Еще при Александре Львовне Л.H., сидя в кресле, рассказывал:

— Как хорошо было у Чертковых, что Илья Васильевич и вообще все сидят за одним столом. Естественно, старшим

— Владимиру Григорьевичу, уж не говорю — мне, старику,

— уступают первые места; но все сидят вместе, идет общий разговор — так это радостно.

Александра Львовна сказала:

— В первый день кажется немножко странным, а потом привыкаешь, и это очень радостно. Как жаль, что у нас в Ясной этого невозможно сделать.

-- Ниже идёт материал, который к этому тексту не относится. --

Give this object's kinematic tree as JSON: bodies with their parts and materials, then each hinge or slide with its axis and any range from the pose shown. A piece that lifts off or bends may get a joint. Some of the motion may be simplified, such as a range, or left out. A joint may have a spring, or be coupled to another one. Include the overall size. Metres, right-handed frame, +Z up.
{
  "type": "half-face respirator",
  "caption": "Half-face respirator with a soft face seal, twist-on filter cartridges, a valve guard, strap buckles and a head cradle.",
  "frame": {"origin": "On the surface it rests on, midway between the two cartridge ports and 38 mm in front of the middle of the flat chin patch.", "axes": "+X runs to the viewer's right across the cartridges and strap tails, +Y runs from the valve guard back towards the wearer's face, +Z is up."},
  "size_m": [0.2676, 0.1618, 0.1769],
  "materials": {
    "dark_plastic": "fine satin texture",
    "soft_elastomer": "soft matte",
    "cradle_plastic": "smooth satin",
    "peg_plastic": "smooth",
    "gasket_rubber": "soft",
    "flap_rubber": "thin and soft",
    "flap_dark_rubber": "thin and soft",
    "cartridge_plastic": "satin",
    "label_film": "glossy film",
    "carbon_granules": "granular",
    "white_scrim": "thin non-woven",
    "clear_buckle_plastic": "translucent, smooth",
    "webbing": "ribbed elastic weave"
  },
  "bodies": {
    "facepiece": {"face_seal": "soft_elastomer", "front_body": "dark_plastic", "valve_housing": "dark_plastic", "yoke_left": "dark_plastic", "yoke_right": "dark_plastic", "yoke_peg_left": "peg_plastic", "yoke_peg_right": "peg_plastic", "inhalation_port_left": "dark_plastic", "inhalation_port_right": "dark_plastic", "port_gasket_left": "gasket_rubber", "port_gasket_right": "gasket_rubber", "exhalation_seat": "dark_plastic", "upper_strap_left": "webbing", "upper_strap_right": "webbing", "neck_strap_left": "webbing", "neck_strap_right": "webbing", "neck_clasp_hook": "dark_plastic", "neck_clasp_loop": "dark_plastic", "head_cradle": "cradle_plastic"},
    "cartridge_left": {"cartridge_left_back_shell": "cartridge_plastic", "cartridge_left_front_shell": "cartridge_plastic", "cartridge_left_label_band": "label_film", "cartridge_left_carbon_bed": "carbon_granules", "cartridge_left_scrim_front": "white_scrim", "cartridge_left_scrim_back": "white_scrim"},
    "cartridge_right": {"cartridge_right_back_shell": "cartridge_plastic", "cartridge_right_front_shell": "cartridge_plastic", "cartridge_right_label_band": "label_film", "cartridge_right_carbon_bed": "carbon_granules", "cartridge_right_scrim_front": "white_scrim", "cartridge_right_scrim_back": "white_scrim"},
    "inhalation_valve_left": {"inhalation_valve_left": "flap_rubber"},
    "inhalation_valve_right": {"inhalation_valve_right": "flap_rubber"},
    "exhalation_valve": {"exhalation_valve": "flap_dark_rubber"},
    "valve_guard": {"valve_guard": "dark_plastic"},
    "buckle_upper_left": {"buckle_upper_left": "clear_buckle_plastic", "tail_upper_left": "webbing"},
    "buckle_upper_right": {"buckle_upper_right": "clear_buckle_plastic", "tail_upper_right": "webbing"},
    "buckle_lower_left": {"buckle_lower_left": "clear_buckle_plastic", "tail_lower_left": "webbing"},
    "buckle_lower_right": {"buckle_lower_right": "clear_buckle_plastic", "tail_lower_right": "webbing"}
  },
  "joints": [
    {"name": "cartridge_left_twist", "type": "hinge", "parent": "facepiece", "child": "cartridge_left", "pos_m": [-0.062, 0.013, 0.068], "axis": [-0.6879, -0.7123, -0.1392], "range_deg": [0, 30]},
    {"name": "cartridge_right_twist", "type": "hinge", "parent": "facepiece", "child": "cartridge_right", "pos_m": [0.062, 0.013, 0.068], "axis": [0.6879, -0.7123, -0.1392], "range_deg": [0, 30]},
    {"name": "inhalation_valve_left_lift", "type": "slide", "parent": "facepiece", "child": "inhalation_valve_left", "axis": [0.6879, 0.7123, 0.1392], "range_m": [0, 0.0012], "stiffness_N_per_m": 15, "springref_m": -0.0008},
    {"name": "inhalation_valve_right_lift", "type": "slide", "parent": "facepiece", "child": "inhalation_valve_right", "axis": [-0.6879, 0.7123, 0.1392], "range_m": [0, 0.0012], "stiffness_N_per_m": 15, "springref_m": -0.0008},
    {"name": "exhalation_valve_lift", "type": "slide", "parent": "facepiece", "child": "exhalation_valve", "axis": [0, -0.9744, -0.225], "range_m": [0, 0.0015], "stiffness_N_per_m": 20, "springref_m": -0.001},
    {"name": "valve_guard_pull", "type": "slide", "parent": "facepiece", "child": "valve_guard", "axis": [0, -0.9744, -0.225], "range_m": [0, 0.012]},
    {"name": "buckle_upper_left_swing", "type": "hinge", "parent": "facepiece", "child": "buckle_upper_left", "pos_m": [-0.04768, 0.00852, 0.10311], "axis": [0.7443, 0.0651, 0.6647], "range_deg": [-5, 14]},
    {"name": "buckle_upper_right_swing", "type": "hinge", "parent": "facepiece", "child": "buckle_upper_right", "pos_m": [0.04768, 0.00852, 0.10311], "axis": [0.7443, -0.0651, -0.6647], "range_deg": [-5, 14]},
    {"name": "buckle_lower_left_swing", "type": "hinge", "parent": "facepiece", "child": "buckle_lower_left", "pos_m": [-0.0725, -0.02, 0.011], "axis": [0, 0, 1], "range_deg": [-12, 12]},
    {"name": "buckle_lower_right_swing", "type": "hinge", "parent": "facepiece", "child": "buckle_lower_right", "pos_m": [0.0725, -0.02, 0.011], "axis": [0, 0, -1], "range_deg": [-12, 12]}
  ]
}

Л. Н. рассказал, как их пригласили на кинематографическое представление в оба сумасшедших дома в один день. Он даже собрался было пойти и туда и туда, но они узнали про совпадение и в Троицкой больнице отложили на другой день, так что они были на обоих представлениях.

Александра Львовна рассказывала со слов докторов, что больные особенно любят танцы. Когда играют русскую, все пускаются вприсядку и, говорят, с непривычки даже жутко смотреть. Один больной устал ногами, сел на пол и стал руками по полу отбивать такт.

Пришла Мария Александровна. Л. Н. сказал ей:

— А, вы тут, а я и не знал. Только нынче мы были у вас.